UK announces digital services tax for large tech firms
Under the measures announced in the 2018 UK Budget, chancellor of the exchequer Philip Hammond revealed that a digital services tax (DST) is to be introduced in 2020. The new tax will force larger digital businesses such as Google, Facebook and Amazon to pay tax on UK-generated sales.
The move is designed as an interim measure, pending global reform, to make sure that the corporate tax system is ‘sustainable and fair across different types of businesses’. It is predicted that the tax could raise £1.5 billion over four years.
Hammond explained in his budget speech that the digital services tax will not apply to start-ups. It will instead be paid by companies that are profitable and which generate at least £500m a year in global revenues in the business lines in scope. He said: ‘It’s clearly not sustainable, or fair, that digital platform businesses can generate substantial value in the UK without paying tax here in respect of that business.’
The DST applies a 2 per cent tax on the revenues of specific digital business models where their revenues are linked the participation of UK users. The tax will only apply to revenues earnt from intermediating sales, rather than from making the online sale. It is not a generalised tax on online advertising or the collection of data, and businesses will be taxed on the revenues derived from these services to the extent they are performing one of the in-scope business models, which are the provision of a search engine, social media platform or online marketplace.
There is, however, a review clause in place, meaning that the DST will be subject to formal review in 2025 to ensure it is still required following further international discussions on global reform and any potential global solution to ultimately replace the DST. Should this be the case prior to 2025, the government will dis-apply the DST.
A consultation on the design of the DST will be issued in the coming weeks, which the government intends to use to explore the key questions and challenges concerning its application, ensure it operates as intended and that it does not place unreasonable burdens on businesses. It will then be legislated for in the 2019/2020 Finance Bill, and apply from April 2020.
Reacting to the announcement, Stella Amiss, head of tax policy at PricewaterhouseCoopers (PwC) warned: ‘Working out who is taxed and who isn't in the digital economy is no mean feat when all businesses operate in an increasing technological world. It’s no surprise then that the Chancellor has approached this with caution - a narrowly targeted regime, a 2 per cent rate, and an effective implementation date pushed back to 2020. This new tax is well and truly aimed at the tech giants and not the online retailers so will do little to address the woes of bricks and mortar retailers and could well be perceived across the pond as an anti-American measure that could come back to bite us as the UK looks to move to trade talks after the Brexit deadline.’
Indeed, just days after the announcement, U.S. Chamber of Commerce president and CEO Thomas J. Donohue sent a letter to treasury secretary Steven Mnuchin on the potential for a European digital services tax, in which he pointed out that ‘proposing to tax revenues ignores the costs associated with sales. Such a turnover tax dissuades investment and discourages innovation and entrepreneurship.’
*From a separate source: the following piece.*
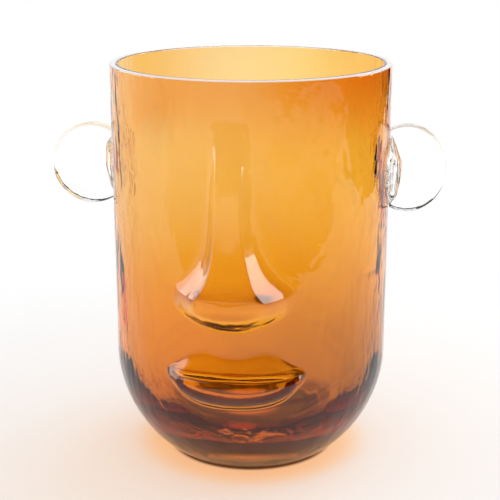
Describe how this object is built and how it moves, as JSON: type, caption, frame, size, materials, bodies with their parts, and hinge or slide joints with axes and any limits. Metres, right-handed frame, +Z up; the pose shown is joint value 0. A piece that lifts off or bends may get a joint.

Donohue added: ‘These measures improperly target large American technology companies. Proponents have not been shy about their intentions in this regard. Targeting specific companies or sectors would set a dangerous precedent. In addition, “digitally enabled services” is not clearly defined in such measures and risks encompassing an even larger pool of companies. Finally, proponents have billed such measures as temporary solutions until an international consensus is achieved. To the extent European countries are seeking to generate revenues under the guise of promoting “fair taxation,” it is hard to imagine these taxes being lifted once such an agreement is reached. Moreover, adoption of a DST by one-or-more member states could prompt similar measures in others.’
He did state that the American business community supports international dialogue to make sure that global corporate tax system is fair and in line with ‘changes in the global economy,’ but concluded by saying that ‘unilateral European actions will erode trust and lessen the prospects for international agreement.’